> Set exercise: Include in the output exactly the lines from the opening of the data through the line containing "spot.y = max(low.y, min(high.y, spot.y))", and nothing more.

> Given data:
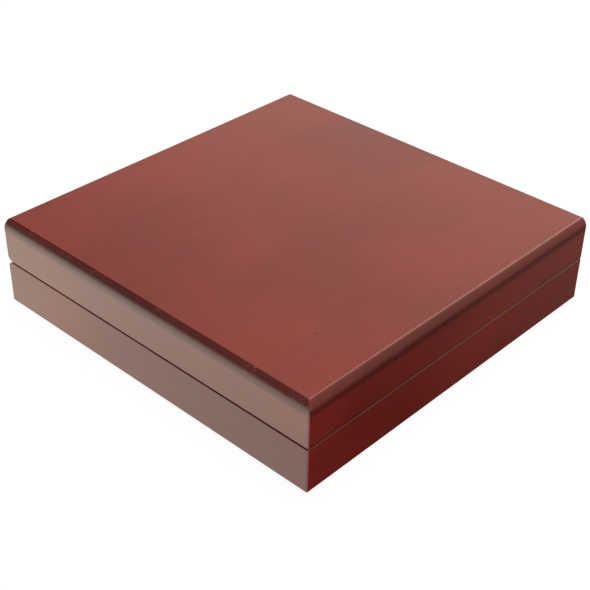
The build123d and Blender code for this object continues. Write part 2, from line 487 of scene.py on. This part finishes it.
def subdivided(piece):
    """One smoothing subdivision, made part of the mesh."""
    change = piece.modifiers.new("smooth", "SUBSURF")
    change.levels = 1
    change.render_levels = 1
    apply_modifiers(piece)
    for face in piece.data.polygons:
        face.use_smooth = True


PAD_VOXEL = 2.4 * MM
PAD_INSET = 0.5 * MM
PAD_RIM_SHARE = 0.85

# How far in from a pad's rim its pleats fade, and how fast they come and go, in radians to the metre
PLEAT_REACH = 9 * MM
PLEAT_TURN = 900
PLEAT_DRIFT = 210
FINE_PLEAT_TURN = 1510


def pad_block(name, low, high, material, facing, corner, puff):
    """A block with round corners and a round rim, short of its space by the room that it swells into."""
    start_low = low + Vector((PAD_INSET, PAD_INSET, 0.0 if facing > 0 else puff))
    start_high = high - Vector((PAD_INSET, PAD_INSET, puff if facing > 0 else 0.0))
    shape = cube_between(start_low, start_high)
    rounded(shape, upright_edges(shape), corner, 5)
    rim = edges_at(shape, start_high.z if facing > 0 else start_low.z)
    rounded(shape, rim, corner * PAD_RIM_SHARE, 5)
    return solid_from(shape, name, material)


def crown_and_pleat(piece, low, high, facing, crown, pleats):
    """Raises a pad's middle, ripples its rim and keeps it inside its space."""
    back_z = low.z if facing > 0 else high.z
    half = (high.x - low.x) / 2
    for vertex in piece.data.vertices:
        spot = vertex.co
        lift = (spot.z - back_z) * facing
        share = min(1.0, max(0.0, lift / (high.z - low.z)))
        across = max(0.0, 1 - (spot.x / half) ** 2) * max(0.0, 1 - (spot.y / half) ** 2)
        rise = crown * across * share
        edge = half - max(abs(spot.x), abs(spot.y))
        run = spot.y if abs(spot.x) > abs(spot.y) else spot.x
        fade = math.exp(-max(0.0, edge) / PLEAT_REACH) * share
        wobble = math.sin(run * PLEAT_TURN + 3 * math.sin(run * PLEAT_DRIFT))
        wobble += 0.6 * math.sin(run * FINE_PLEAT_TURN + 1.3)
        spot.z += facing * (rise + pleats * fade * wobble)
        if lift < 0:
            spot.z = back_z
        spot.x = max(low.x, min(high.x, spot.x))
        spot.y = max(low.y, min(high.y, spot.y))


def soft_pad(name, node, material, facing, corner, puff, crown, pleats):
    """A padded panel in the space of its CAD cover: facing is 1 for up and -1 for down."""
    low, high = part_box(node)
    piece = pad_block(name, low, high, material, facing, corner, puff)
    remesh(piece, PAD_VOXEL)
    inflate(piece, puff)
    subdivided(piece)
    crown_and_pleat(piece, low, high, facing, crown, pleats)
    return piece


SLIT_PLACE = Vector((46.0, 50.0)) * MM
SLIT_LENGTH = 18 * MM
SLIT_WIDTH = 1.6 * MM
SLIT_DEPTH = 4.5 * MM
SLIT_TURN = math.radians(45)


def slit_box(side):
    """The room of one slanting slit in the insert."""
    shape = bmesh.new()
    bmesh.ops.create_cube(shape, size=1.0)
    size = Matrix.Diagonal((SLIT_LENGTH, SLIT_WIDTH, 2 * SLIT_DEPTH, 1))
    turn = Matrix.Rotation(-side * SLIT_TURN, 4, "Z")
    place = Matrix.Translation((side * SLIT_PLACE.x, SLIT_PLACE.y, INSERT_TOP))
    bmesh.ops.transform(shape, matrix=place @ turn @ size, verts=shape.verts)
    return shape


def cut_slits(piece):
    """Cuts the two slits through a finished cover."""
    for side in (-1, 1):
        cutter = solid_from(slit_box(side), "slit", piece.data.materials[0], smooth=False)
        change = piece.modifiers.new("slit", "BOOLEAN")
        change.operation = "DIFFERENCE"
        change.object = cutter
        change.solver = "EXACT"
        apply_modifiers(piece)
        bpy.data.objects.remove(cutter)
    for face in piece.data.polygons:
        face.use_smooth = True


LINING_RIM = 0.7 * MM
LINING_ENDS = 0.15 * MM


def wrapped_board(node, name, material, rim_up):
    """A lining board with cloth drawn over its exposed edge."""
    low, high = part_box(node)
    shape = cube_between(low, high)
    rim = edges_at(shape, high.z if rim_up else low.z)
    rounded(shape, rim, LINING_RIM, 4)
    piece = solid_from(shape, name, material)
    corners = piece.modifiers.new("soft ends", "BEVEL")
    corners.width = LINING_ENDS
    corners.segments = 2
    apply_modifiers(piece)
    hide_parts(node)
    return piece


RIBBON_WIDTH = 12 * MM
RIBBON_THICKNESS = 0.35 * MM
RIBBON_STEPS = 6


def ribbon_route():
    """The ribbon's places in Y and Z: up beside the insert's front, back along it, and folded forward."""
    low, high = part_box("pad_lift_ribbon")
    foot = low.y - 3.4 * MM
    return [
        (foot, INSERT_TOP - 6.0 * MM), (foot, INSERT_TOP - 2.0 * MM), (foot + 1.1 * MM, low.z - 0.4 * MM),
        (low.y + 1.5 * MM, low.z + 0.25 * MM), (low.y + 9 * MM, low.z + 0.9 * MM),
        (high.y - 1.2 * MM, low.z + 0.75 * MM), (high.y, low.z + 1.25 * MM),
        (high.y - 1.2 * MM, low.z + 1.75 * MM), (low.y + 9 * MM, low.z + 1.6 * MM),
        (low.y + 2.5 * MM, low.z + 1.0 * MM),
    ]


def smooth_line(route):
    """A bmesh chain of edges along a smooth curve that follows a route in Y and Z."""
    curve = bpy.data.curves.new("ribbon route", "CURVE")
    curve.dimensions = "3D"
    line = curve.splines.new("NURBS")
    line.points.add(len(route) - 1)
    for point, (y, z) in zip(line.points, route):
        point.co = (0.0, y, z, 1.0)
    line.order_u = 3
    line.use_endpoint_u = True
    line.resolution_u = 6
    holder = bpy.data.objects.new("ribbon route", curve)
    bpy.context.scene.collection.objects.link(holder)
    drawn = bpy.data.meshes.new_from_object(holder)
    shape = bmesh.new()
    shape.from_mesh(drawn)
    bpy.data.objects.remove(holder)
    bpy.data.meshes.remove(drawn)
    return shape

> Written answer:
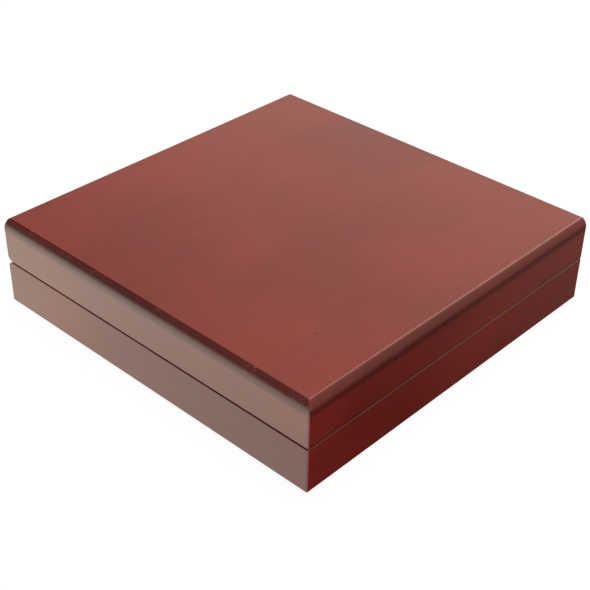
The build123d and Blender code for this object continues. Write part 2, from line 487 of scene.py on. This part finishes it.
def subdivided(piece):
    """One smoothing subdivision, made part of the mesh."""
    change = piece.modifiers.new("smooth", "SUBSURF")
    change.levels = 1
    change.render_levels = 1
    apply_modifiers(piece)
    for face in piece.data.polygons:
        face.use_smooth = True


PAD_VOXEL = 2.4 * MM
PAD_INSET = 0.5 * MM
PAD_RIM_SHARE = 0.85

# How far in from a pad's rim its pleats fade, and how fast they come and go, in radians to the metre
PLEAT_REACH = 9 * MM
PLEAT_TURN = 900
PLEAT_DRIFT = 210
FINE_PLEAT_TURN = 1510


def pad_block(name, low, high, material, facing, corner, puff):
    """A block with round corners and a round rim, short of its space by the room that it swells into."""
    start_low = low + Vector((PAD_INSET, PAD_INSET, 0.0 if facing > 0 else puff))
    start_high = high - Vector((PAD_INSET, PAD_INSET, puff if facing > 0 else 0.0))
    shape = cube_between(start_low, start_high)
    rounded(shape, upright_edges(shape), corner, 5)
    rim = edges_at(shape, start_high.z if facing > 0 else start_low.z)
    rounded(shape, rim, corner * PAD_RIM_SHARE, 5)
    return solid_from(shape, name, material)


def crown_and_pleat(piece, low, high, facing, crown, pleats):
    """Raises a pad's middle, ripples its rim and keeps it inside its space."""
    back_z = low.z if facing > 0 else high.z
    half = (high.x - low.x) / 2
    for vertex in piece.data.vertices:
        spot = vertex.co
        lift = (spot.z - back_z) * facing
        share = min(1.0, max(0.0, lift / (high.z - low.z)))
        across = max(0.0, 1 - (spot.x / half) ** 2) * max(0.0, 1 - (spot.y / half) ** 2)
        rise = crown * across * share
        edge = half - max(abs(spot.x), abs(spot.y))
        run = spot.y if abs(spot.x) > abs(spot.y) else spot.x
        fade = math.exp(-max(0.0, edge) / PLEAT_REACH) * share
        wobble = math.sin(run * PLEAT_TURN + 3 * math.sin(run * PLEAT_DRIFT))
        wobble += 0.6 * math.sin(run * FINE_PLEAT_TURN + 1.3)
        spot.z += facing * (rise + pleats * fade * wobble)
        if lift < 0:
            spot.z = back_z
        spot.x = max(low.x, min(high.x, spot.x))
        spot.y = max(low.y, min(high.y, spot.y))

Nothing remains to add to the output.